What is asked
Both the line containing "Break this object" and the last line of the listing are included: write out exactly the lines from one to the other.

<<<<

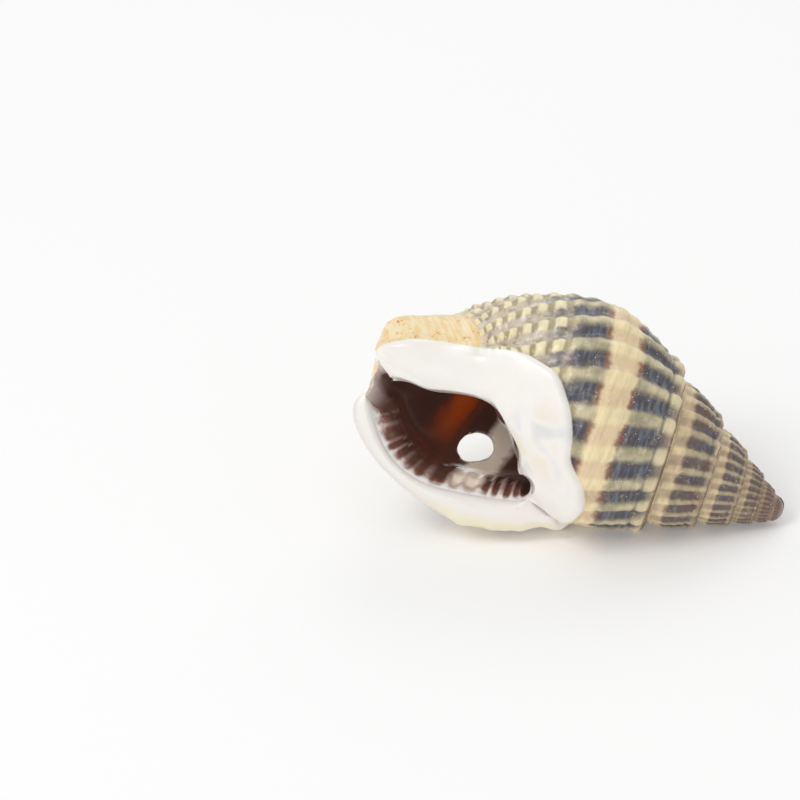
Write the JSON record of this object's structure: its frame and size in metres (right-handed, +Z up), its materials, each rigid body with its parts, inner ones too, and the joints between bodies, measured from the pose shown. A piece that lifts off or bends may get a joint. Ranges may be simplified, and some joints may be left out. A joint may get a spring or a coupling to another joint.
{
  "type": "nassa shell bead",
  "caption": "Ribbed whelk-like sea shell with a porcelain mouth, a short siphon notch and a round stringing hole drilled through its back.",
  "frame": {"origin": "middle of the footprint box, on the surface that the shell lies on", "axes": "+Z up, +X roughly towards the apex, -Y towards the side that the mouth faces"},
  "size_m": [0.0258, 0.0144, 0.0137],
  "materials": {
    "shell": "satin"
  },
  "bodies": {
    "root": {"shell": "shell"}
  },
  "joints": []
}
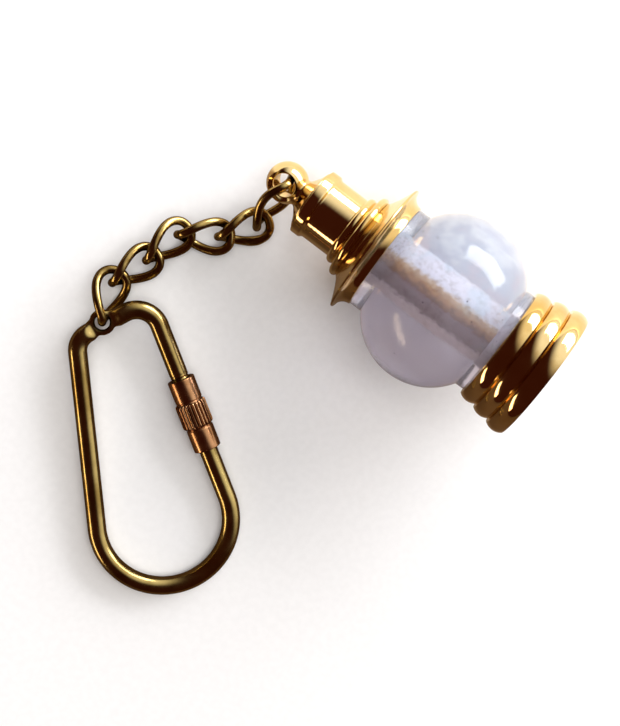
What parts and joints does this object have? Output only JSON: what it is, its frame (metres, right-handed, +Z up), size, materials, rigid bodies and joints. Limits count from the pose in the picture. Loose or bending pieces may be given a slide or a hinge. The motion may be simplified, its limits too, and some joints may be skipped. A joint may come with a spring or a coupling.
{
  "type": "keychain light",
  "caption": "Keychain light shaped like a small ship's lantern, with a twisted-link chain and a screw-lock clip.",
  "frame": {"origin": "under the middle of the whole object's box, on the surface that it lies on", "axes": "+Z up from the surface; +X from the lantern's cap towards its base, seen from above; +Y across the lantern, away from the clip"},
  "size_m": [0.0639, 0.0788, 0.0284],
  "materials": {
    "polished_brass": "polished, lacquered",
    "antique_brass": "antiqued, semi-bright",
    "copper_brass": "turned, satin",
    "frosted_acrylic": "frosted",
    "clear_epoxy": "clear",
    "tinned_wire": "tinned",
    "glass_fibre_board": "matt",
    "black_nylon": "moulded",
    "white_nylon": "moulded",
    "cell_steel": "plated",
    "spring_steel": "bright",
    "nitrile_rubber": "matt"
  },
  "bodies": {
    "lantern": {"finial": "polished_brass", "cap": "polished_brass", "globe": "frosted_acrylic", "thread_collar": "polished_brass", "seal_ring": "nitrile_rubber", "led_holder": "white_nylon", "led": "clear_epoxy", "led_lead_long": "tinned_wire", "led_lead_short": "tinned_wire", "contact_board": "glass_fibre_board"},
    "cell_carrier": {"cell_tray": "black_nylon", "upper_cell": "cell_steel", "lower_cell": "cell_steel", "contact_spring": "spring_steel"},
    "base": {"base_cup": "polished_brass"},
    "link_1": {"chain_link_1": "antique_brass"},
    "link_2": {"chain_link_2": "antique_brass"},
    "link_3": {"chain_link_3": "antique_brass"},
    "link_4": {"chain_link_4": "antique_brass"},
    "link_5": {"chain_link_5": "antique_brass"},
    "link_6": {"chain_link_6": "antique_brass"},
    "clip": {"clip_loop": "antique_brass"},
    "sleeve": {"gate_sleeve": "copper_brass"},
    "knurl": {"knurl_ring": "copper_brass"}
  },
  "joints": [
    {"name": "base_advance", "type": "slide", "parent": "lantern", "child": "cell_carrier", "axis": [0.972, 0, 0.235], "range_m": [0, 0.00375]},
    {"name": "base_turn", "type": "hinge", "parent": "cell_carrier", "child": "base", "pos_m": [0.02953, 0.02574, 0.018], "axis": [0.972, 0, 0.235], "range_deg": [0, 1800]},
    {"name": "link_1_swing", "type": "hinge", "parent": "lantern", "child": "link_1", "pos_m": [-0.01747, 0.02661, 0.00713], "axis": [-0.2035, -0.5, 0.8418], "range_deg": [-40, 12]},
    {"name": "link_2_lift", "type": "hinge", "parent": "link_1", "child": "link_2", "pos_m": [-0.01576, 0.0196, 0.00296], "axis": [0.809, -0.5878, 0], "range_deg": [-12, 25]},
    {"name": "link_3_swing", "type": "hinge", "parent": "link_2", "child": "link_3", "pos_m": [-0.02058, 0.01296, 0.00296], "axis": [0, 0, 1], "range_deg": [-30, 30]},
    {"name": "link_4_lift", "type": "hinge", "parent": "link_3", "child": "link_4", "pos_m": [-0.0252, 0.01135, 0.00296], "axis": [0.9744, -0.225, 0], "range_deg": [-25, 6]},
    {"name": "link_5_swing", "type": "hinge", "parent": "link_4", "child": "link_5", "pos_m": [-0.02705, 0.00336, 0.00296], "axis": [0, 0, -1], "range_deg": [-30, 30]},
    {"name": "link_6_lift", "type": "hinge", "parent": "link_5", "child": "link_6", "pos_m": [-0.02985, -0.00066, 0.00296], "axis": [0.9205, 0.3907, 0], "range_deg": [-25, 6]},
    {"name": "clip_swing", "type": "hinge", "parent": "link_6", "child": "clip", "pos_m": [-0.02664, -0.0082, 0.00296], "axis": [0, 0, 1], "range_deg": [-45, 12]},
    {"name": "sleeve_advance", "type": "slide", "parent": "clip", "child": "sleeve", "axis": [-0.8527, 0.5207, 0.0414], "range_m": [0, 0.0065]},
    {"name": "knurl_turn", "type": "hinge", "parent": "sleeve", "child": "knurl", "pos_m": [-0.00678, -0.01105, 0.00254], "axis": [-0.8527, 0.5207, 0.0414], "range_deg": [0, 4680]}
  ],
  "couplings": [
    {"joint": "base_advance", "follows": "base_turn", "m_per_rad": 0.00011937},
    {"joint": "knurl_turn", "follows": "sleeve_advance", "rad_per_m": 12566}
  ]
}
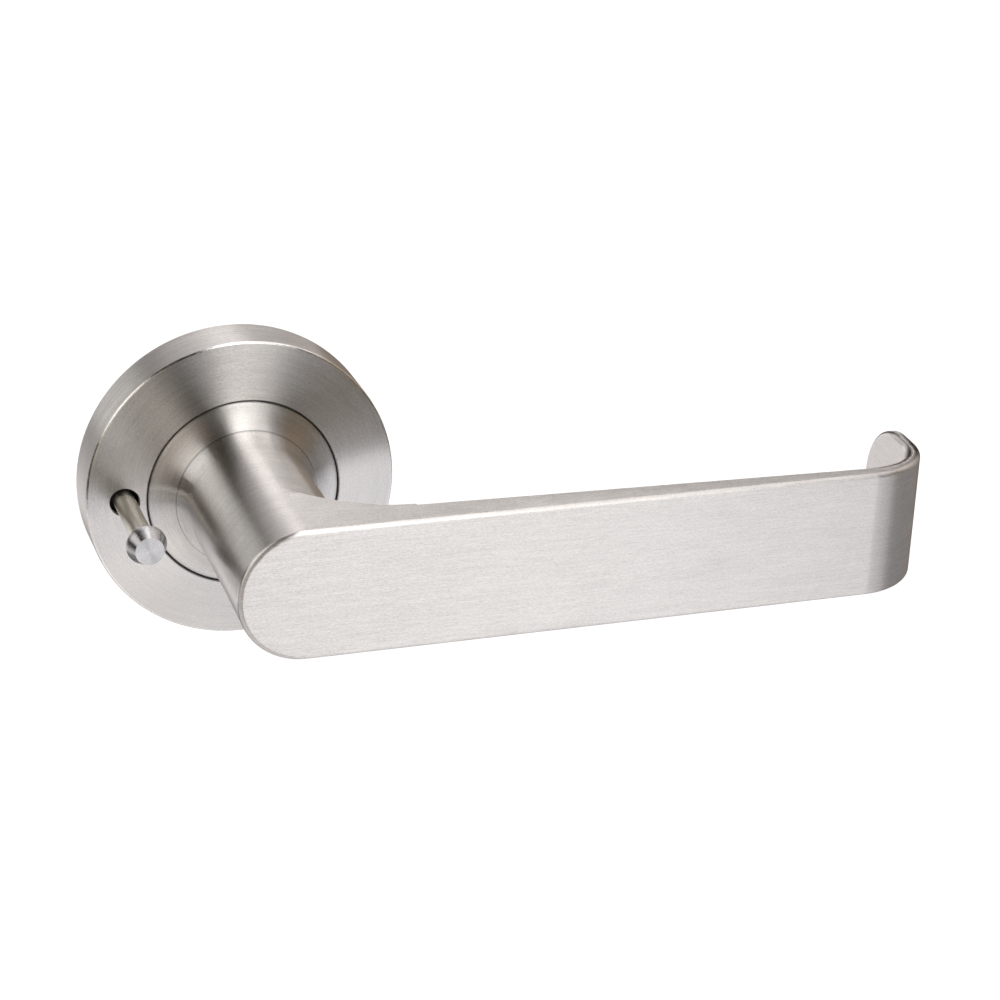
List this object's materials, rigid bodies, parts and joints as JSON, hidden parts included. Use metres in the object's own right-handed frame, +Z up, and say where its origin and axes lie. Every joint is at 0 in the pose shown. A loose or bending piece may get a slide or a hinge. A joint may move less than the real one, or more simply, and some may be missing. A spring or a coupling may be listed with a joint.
{
  "type": "door lever handle",
  "caption": "Flat-fronted door lever with a returned end on a round rose, with a push-in privacy pin, square spindle and centring spring.",
  "frame": {"origin": "centre of the rose's back face on the spindle axis, where it rests on the door", "axes": "+X along the lever towards its returned end, +Y into the door along the spindle, +Z up"},
  "size_m": [0.1678, 0.1186, 0.065],
  "materials": {
    "satin_stainless": "satin",
    "turned_stainless": "polished",
    "cast_zinc": "matte",
    "plated_steel": "satin",
    "spring_steel": "satin",
    "black_screw_steel": "satin",
    "nylon": "matte",
    "black_nylon": "matte",
    "nitrile_rubber": "matte"
  },
  "bodies": {
    "rose": {"rose_cover": "satin_stainless", "base_plate": "cast_zinc", "front_bush": "nylon", "rear_bush": "nylon", "thrust_washer": "plated_steel", "return_spring": "spring_steel", "fixing_posts": "plated_steel", "cover_snap_ring": "spring_steel", "pin_guide_bush": "black_nylon", "pin_o_ring": "nitrile_rubber"},
    "lever": {"lever_handle": "satin_stainless", "neck_collar": "satin_stainless", "drive_cam": "plated_steel", "retaining_ring": "spring_steel", "backing_washer": "plated_steel", "spindle": "plated_steel", "spindle_grub_screw": "black_screw_steel"},
    "privacy_pin": {"privacy_pin": "turned_stainless", "pin_knob": "turned_stainless", "pin_retaining_clip": "spring_steel"}
  },
  "joints": [
    {"name": "lever_turn", "type": "hinge", "parent": "rose", "child": "lever", "pos_m": [0, 0, 0], "axis": [0, 1, 0], "range_deg": [-45, 45], "stiffness_Nm_per_rad": 2, "springref_deg": -4.01, "deforming": ["return_spring"]},
    {"name": "pin_push", "type": "slide", "parent": "rose", "child": "privacy_pin", "axis": [0, 1, 0], "range_m": [0, 0.01]}
  ]
}
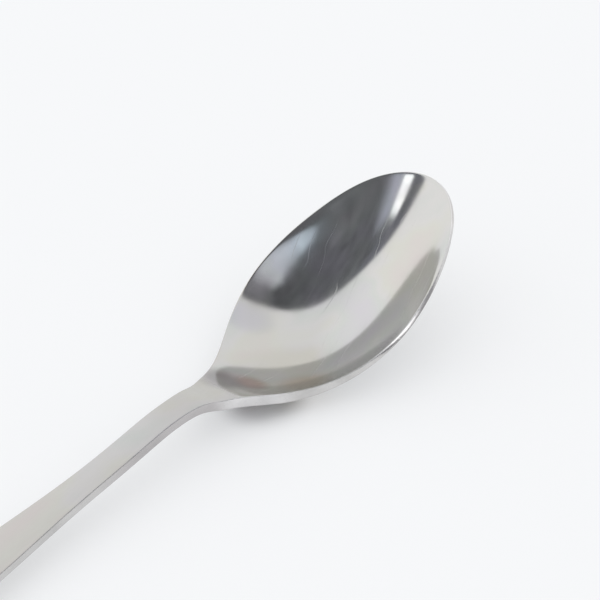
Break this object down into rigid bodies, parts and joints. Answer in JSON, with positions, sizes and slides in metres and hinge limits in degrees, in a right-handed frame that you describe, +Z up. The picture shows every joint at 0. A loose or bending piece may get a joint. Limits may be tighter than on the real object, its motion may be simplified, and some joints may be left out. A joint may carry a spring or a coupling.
{
  "type": "serving spoon",
  "caption": "Stainless steel serving spoon with a deep oval bowl, a narrow curved neck and a flat handle that widens to a round end; lies with the hollow up.",
  "frame": {"origin": "on the table under the middle of the spoon's length, as it lies with the hollow up", "axes": "+X along the spoon towards the tip of the bowl, +Y across it, +Z up out of the hollow"},
  "size_m": [0.231, 0.0476, 0.0317],
  "materials": {
    "polished_steel": "polished stainless steel, lightly worn and heat tinted by washing",
    "satin_steel": "satin stainless steel"
  },
  "bodies": {
    "root": {"bowl": "polished_steel", "neck": "satin_steel", "handle": "satin_steel"}
  },
  "joints": []
}
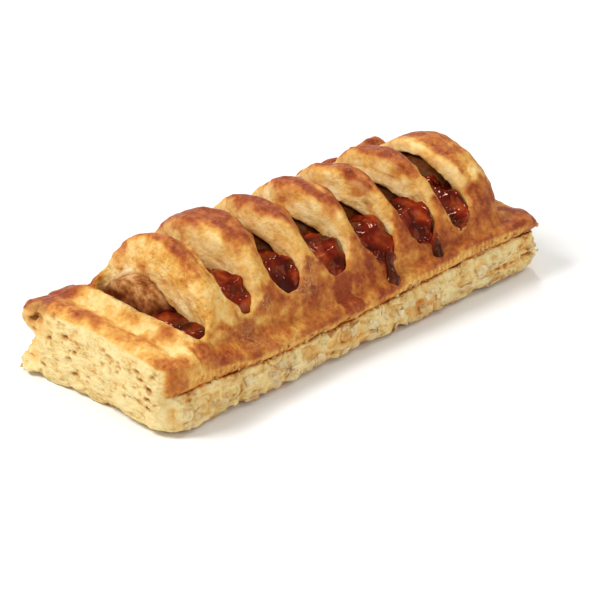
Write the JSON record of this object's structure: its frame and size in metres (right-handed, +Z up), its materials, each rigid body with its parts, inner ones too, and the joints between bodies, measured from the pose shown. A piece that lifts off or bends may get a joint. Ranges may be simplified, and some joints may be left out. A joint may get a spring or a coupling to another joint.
{
  "type": "sausage roll",
  "caption": "Long slashed sausage roll: a sausage in tomato sauce between two sheets of browned puff pastry, the upper one cut across into ribs over a rounded dome, both ends puffed.",
  "frame": {"origin": "on the table, under the middle of the roll's bounding box", "axes": "+X along the roll from its high puffed end to its lower end, +Y across it, +Z up"},
  "size_m": [0.1656, 0.0692, 0.0462],
  "materials": {
    "pastry_crumb": "pale cream, flaky baked dough",
    "pastry_crust": "golden to red-brown egg-glazed crust",
    "sausage": "brown, moist, finely grained meat",
    "tomato_sauce": "wet, dark red, baked tomato sauce"
  },
  "bodies": {
    "root": {"pastry_base": "pastry_crumb", "pastry_lid": "pastry_crust", "sausage": "sausage", "sauce": "tomato_sauce"}
  },
  "joints": []
}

>>>>

Answer to this problem
Break this object down into rigid bodies, parts and joints. Answer in JSON, with positions, sizes and slides in metres and hinge limits in degrees, in a right-handed frame that you describe, +Z up. The picture shows every joint at 0. A loose or bending piece may get a joint. Limits may be tighter than on the real object, its motion may be simplified, and some joints may be left out. A joint may carry a spring or a coupling.
{
  "type": "serving spoon",
  "caption": "Stainless steel serving spoon with a deep oval bowl, a narrow curved neck and a flat handle that widens to a round end; lies with the hollow up.",
  "frame": {"origin": "on the table under the middle of the spoon's length, as it lies with the hollow up", "axes": "+X along the spoon towards the tip of the bowl, +Y across it, +Z up out of the hollow"},
  "size_m": [0.231, 0.0476, 0.0317],
  "materials": {
    "polished_steel": "polished stainless steel, lightly worn and heat tinted by washing",
    "satin_steel": "satin stainless steel"
  },
  "bodies": {
    "root": {"bowl": "polished_steel", "neck": "satin_steel", "handle": "satin_steel"}
  },
  "joints": []
}
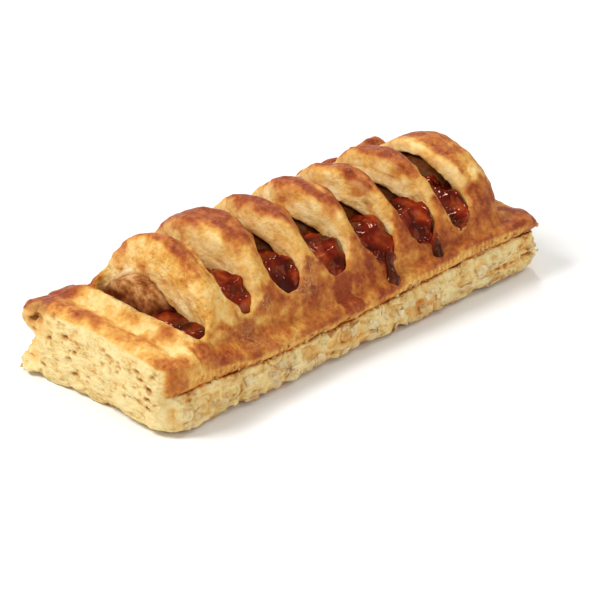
Write the JSON record of this object's structure: its frame and size in metres (right-handed, +Z up), its materials, each rigid body with its parts, inner ones too, and the joints between bodies, measured from the pose shown. A piece that lifts off or bends may get a joint. Ranges may be simplified, and some joints may be left out. A joint may get a spring or a coupling to another joint.
{
  "type": "sausage roll",
  "caption": "Long slashed sausage roll: a sausage in tomato sauce between two sheets of browned puff pastry, the upper one cut across into ribs over a rounded dome, both ends puffed.",
  "frame": {"origin": "on the table, under the middle of the roll's bounding box", "axes": "+X along the roll from its high puffed end to its lower end, +Y across it, +Z up"},
  "size_m": [0.1656, 0.0692, 0.0462],
  "materials": {
    "pastry_crumb": "pale cream, flaky baked dough",
    "pastry_crust": "golden to red-brown egg-glazed crust",
    "sausage": "brown, moist, finely grained meat",
    "tomato_sauce": "wet, dark red, baked tomato sauce"
  },
  "bodies": {
    "root": {"pastry_base": "pastry_crumb", "pastry_lid": "pastry_crust", "sausage": "sausage", "sauce": "tomato_sauce"}
  },
  "joints": []
}